William Joseph Hussey (August 10, 1862 – October 28, 1926) was an American astronomer.

== Early life and education ==
He was born at Mendon, Ohio, August 10, 1862, the son of John Milton Hussey and Mary Catherine Stevens. He attended the Valparaiso Normal School in 1880 and completed the scientific curriculum with a specialization in education in one year. Afterward, he attended the University of Michigan to study civil engineering.

He had to stop his education in his sophomore year of university due to a lack of funds. During a three-year hiatus from his education he worked as a principal of the schools at Ohio Station, Illinois. During summer breaks, he did clerical work for railroad surveyors in the Northwest. He then returned to the University of Michigan to finish his civil engineering degree in 1889.

== Career ==
After graduating with a BS in civil engineering from the University of Michigan in 1889, he served as assistant in the Nautical Almanac Office of Washington, D.C. He soon returned to Ann Arbor as instructor in mathematics, and became instructor in astronomy in 1891.

He is most famous for the discovery and study of close binary stars. In 1898 to 1899, he observed all binaries discovered by Otto Struve, with at least three observations of each. His amazing efficiency is demonstrated by these numbers: he made 1,920 observations in one year, with a record of 80 in one night. He had travelled all around the world for this research to places such as California, Arizona, and Australia. He also designed many of the telescopes that he used during these studies. At the conclusion of his double star work in 1905, he had discovered and measured 1,327 close binaries. For this work, he was awarded the Lalande Medal in 1906, which he shared with Robert Grant Aitken.

In 1892, he joined the faculty of Stanford University as an assistant professor of astronomy. From 1896 to 1905 he was Astronomer at the Lick Observatory, returning to the faculty of the University of Michigan in 1905 to become professor of astronomy and fifth director of the Detroit Observatory. In 1897, he was elected president of the Astronomical Society of the Pacific. During his time at the Lick Observatory, he took photographs of Comet Rordame. From 1905 to 1912, Hussey served as the secretary of the American Astronomical Society. In 1911, Hussey traveled to the University of La Plata in Argentina to help them develop their observatory and telescopes. In 1912, he went on to earn another degree from Brown University.
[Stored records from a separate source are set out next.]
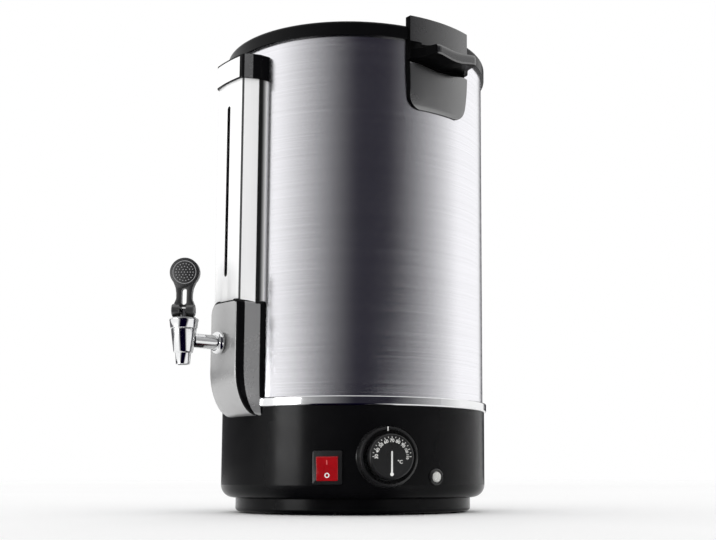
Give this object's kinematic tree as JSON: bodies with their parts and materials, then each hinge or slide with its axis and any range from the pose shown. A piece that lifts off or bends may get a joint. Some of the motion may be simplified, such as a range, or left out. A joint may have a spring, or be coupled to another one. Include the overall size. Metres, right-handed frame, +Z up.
{
  "type": "hot water urn",
  "caption": "Electric hot water urn with a double-walled steel body, black base with dial and rocker switch, sight gauge, lever tap, wavy side handles and lift-off lid.",
  "frame": {"origin": "centre of the base on the table, on the axis of the round body", "axes": "+Z up the body's axis; -Y outward through the sight gauge and the tap; handles at +X and -X"},
  "size_m": [0.308, 0.3312, 0.483],
  "materials": {
    "gloss_black": "glossy moulded black",
    "satin_grey": "satin grey face paint on black moulding",
    "satin_black": "satin moulded black",
    "rubber": "soft black rubber",
    "brushed_steel": "fine brushing round the body",
    "polished_steel": "polished",
    "steel_hardware": "plain stainless hardware",
    "gauge_glass": "clear",
    "silicone": "translucent white silicone",
    "heater_plate": "cast, dull",
    "ceramic": "cream heat-proof moulding",
    "phenolic": "dark brown heat-proof moulding",
    "copper": "bare copper",
    "brass": "bright brass tabs",
    "rocker_red": "glossy translucent red",
    "lamp_lens": "milky lens"
  },
  "bodies": {
    "urn": {"base_housing": "gloss_black", "base_pan": "gloss_black", "rubber_feet": "rubber", "base_screws": "steel_hardware", "trim_band": "polished_steel", "outer_jacket": "brushed_steel", "inner_tank": "brushed_steel", "top_collar": "gloss_black", "handle_right": "satin_black", "handle_left": "satin_black", "handle_screws": "steel_hardware", "gauge_rail": "satin_black", "gauge_cover": "brushed_steel", "gauge_cap": "gloss_black", "cap_plate": "brushed_steel", "gauge_glass": "gauge_glass", "gauge_seals": "silicone", "gauge_elbow": "steel_hardware", "tap_bracket": "satin_grey", "tap_shank": "steel_hardware", "tap_washers": "silicone", "tap_tank_nuts": "steel_hardware", "tap_spacer": "satin_black", "tap_nut": "satin_black", "tap_ring": "polished_steel", "tap_body": "polished_steel", "tap_bonnet": "polished_steel", "tap_spring": "steel_hardware", "heater_plate": "heater_plate", "heating_element": "steel_hardware", "thermostat_body": "ceramic", "thermostat_bulb": "copper", "thermal_cutout": "phenolic", "terminal_block": "ceramic", "dial_bezel": "satin_black", "switch_frame": "satin_black", "switch_terminals": "brass", "lamp_bezel": "satin_black", "lamp_lens": "lamp_lens", "power_inlet": "satin_black", "inlet_pins": "steel_hardware", "inlet_screws": "steel_hardware"},
    "tap_swivel": {"tap_glide": "satin_black"},
    "tap_stem": {"tap_stem": "steel_hardware", "tap_pin": "steel_hardware", "tap_seat_cup": "silicone"},
    "tap_lever": {"tap_lever": "satin_black"},
    "dial": {"thermostat_knob": "satin_black", "thermostat_shaft": "steel_hardware"},
    "rocker": {"switch_rocker": "rocker_red"},
    "lid": {"lid_shell": "brushed_steel", "lid_knob": "satin_black", "lid_knob_screw": "steel_hardware"}
  },
  "joints": [
    {"name": "tap_swivel", "type": "hinge", "parent": "urn", "child": "tap_swivel", "pos_m": [0, -0.187, 0.1716], "axis": [0, 0, 1], "range_deg": [-180, 180]},
    {"name": "tap_stem_lift", "type": "slide", "parent": "tap_swivel", "child": "tap_stem", "axis": [0, 0, 1], "range_m": [0, 0.0024], "deforming": ["tap_spring"]},
    {"name": "tap_lever_tilt", "type": "hinge", "parent": "tap_stem", "child": "tap_lever", "pos_m": [0, -0.187, 0.1786], "axis": [0.6428, 0.766, 0], "range_deg": [0, 45]},
    {"name": "dial_turn", "type": "hinge", "parent": "urn", "child": "dial", "pos_m": [0.11647, -0.05064, 0.0508], "axis": [0.9171, -0.3987, 0], "range_deg": [-90, 90]},
    {"name": "switch_rock", "type": "hinge", "parent": "urn", "child": "rocker", "pos_m": [0.08252, -0.08849, 0.0415], "axis": [-0.7314, -0.682, 0], "range_deg": [0, 14]},
    {"name": "lid_lift", "type": "slide", "parent": "urn", "child": "lid", "axis": [0, 0, 1], "range_m": [0, 0.06]}
  ],
  "couplings": [
    {"joint": "tap_stem_lift", "follows": "tap_lever_tilt", "m_per_rad": 0.003}
  ]
}
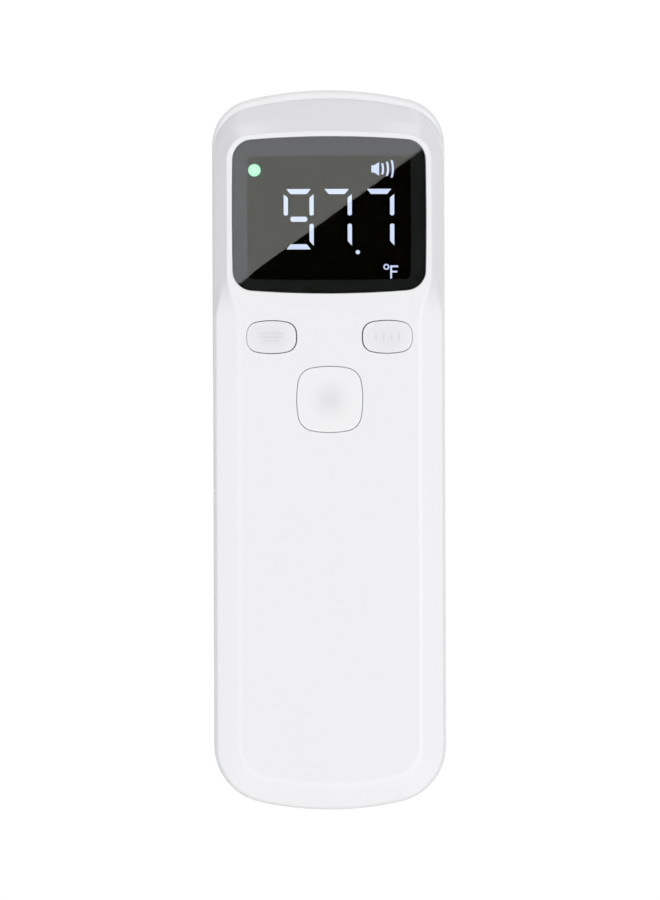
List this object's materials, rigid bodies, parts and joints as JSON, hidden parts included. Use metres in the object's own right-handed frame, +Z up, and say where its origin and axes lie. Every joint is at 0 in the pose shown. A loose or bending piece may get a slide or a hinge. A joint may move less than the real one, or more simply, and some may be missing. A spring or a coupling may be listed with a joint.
{
  "type": "digital thermometer",
  "caption": "Handheld infrared thermometer: upright case with a lit numeric display, three push buttons, a sensor nozzle behind the head and a sliding battery cover.",
  "frame": {"origin": "centre of the base of the bounding box, at the lower end of the handle", "axes": "+Z up the length of the case to the head; the display and buttons face -Y; the sensor nozzle points +Y; +X to the right of a person who looks at the display"},
  "size_m": [0.048, 0.038, 0.149],
  "materials": {
    "white_case": "satin white ABS, lightly polished",
    "white_button": "satin white ABS",
    "smoked_window": "polished smoked acrylic",
    "black_print": "matt black printed film",
    "gasket": "black adhesive foam",
    "display_black": "matt black",
    "display_lit": "cool white light guide",
    "display_signs": "cool white light guide",
    "lamp_green": "green light guide",
    "board_green": "green solder mask",
    "chip_black": "moulded black resin",
    "plunger": "moulded black",
    "steel": "nickel plated",
    "gold_pin": "gold plated",
    "sensor_window": "silicon filter",
    "sensor_brass": "turned brass",
    "nozzle_grey": "satin dark grey",
    "flex_amber": "amber polyimide",
    "tray_white": "matt white ABS",
    "cell_jacket": "printed steel jacket",
    "red_wire": "PVC",
    "black_wire": "PVC"
  },
  "bodies": {
    "case": {"back_shell": "white_case", "battery_tray": "tray_white", "black_lead": "black_wire", "board_screws": "steel", "bridge_contact": "steel", "case_screws": "steel", "chip_parts": "chip_black", "controller_chip": "chip_black", "crystal": "steel", "display_housing": "display_black", "display_pins": "gold_pin", "display_window": "smoked_window", "front_shell": "white_case", "left_cell": "cell_jacket", "left_spring": "steel", "left_switch": "chip_black", "lit_segments": "display_lit", "main_board": "board_green", "negative_contact": "steel", "positive_contact": "steel", "red_lead": "red_wire", "ribbon_socket": "chip_black", "right_cell": "cell_jacket", "right_spring": "steel", "right_switch": "chip_black", "scan_switch": "chip_black", "sensor_board": "board_green", "sensor_nozzle": "nozzle_grey", "sensor_ribbon": "flex_amber", "sensor_screws": "steel", "sensor_sleeve": "sensor_brass", "sound_sign": "display_signs", "sounder": "chip_black", "status_lamp": "lamp_green", "thermopile_can": "steel", "thermopile_leads": "gold_pin", "thermopile_window": "sensor_window", "tray_screws": "steel", "unit_sign": "display_signs", "unlit_segments": "display_black", "window_gasket": "gasket", "window_mask": "black_print"},
    "battery_cover": {"battery_cover": "white_case"},
    "scan_button": {"scan_button": "white_button", "scan_plunger": "plunger"},
    "left_button": {"left_button": "white_button", "left_plunger": "plunger"},
    "right_button": {"right_button": "white_button", "right_plunger": "plunger"}
  },
  "joints": [
    {"name": "cover_slide", "type": "slide", "parent": "case", "child": "battery_cover", "axis": [0, 0, -1], "range_m": [0, 0.07]},
    {"name": "scan_press", "type": "slide", "parent": "case", "child": "scan_button", "axis": [0, 1, 0], "range_m": [0, 0.0004], "stiffness_N_per_m": 600},
    {"name": "left_press", "type": "slide", "parent": "case", "child": "left_button", "axis": [0, 1, 0], "range_m": [0, 0.0004], "stiffness_N_per_m": 600},
    {"name": "right_press", "type": "slide", "parent": "case", "child": "right_button", "axis": [0, 1, 0], "range_m": [0, 0.0004], "stiffness_N_per_m": 600}
  ]
}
=== Time at the University of Michigan ===
As an astronomy professor and director of the Detroit Observatory, Hussey made many meaningful contributions to the astronomy department at the University of Michigan. He was responsible for securing large donations to the observatory and for the installation of a 37 1/2-inch reflecting telescope. He was able to expand the astronomy department from twelve students to over one-hundred. Hussey often argued against any construction developments around the Observatory to protect it from anything that could disrupt observations, such as dirt, dust, and light. In 1912, while Hussey was voyaging across the Atlantic on his way to La Plata University in Argentina, the president of the university, Harry B. Hutchins, and the board of regents decided to build a power plant near the observatory. Hussey and his wife, Ethel Hussey, argued against the plant's development but it was developed despite their opposition. Ethel Hussey was the first president of the Michigan League at the time.

== Death ==
On his way to install a new telescope in South Africa, Hussey died unexpectedly in London, England on October 28, 1926. He had worked for many years in preparation for this project. A crater on Mars was named in his honor. The Lamont–Hussey Observatory in Bloemfontein, Free State, South Africa was also named after him.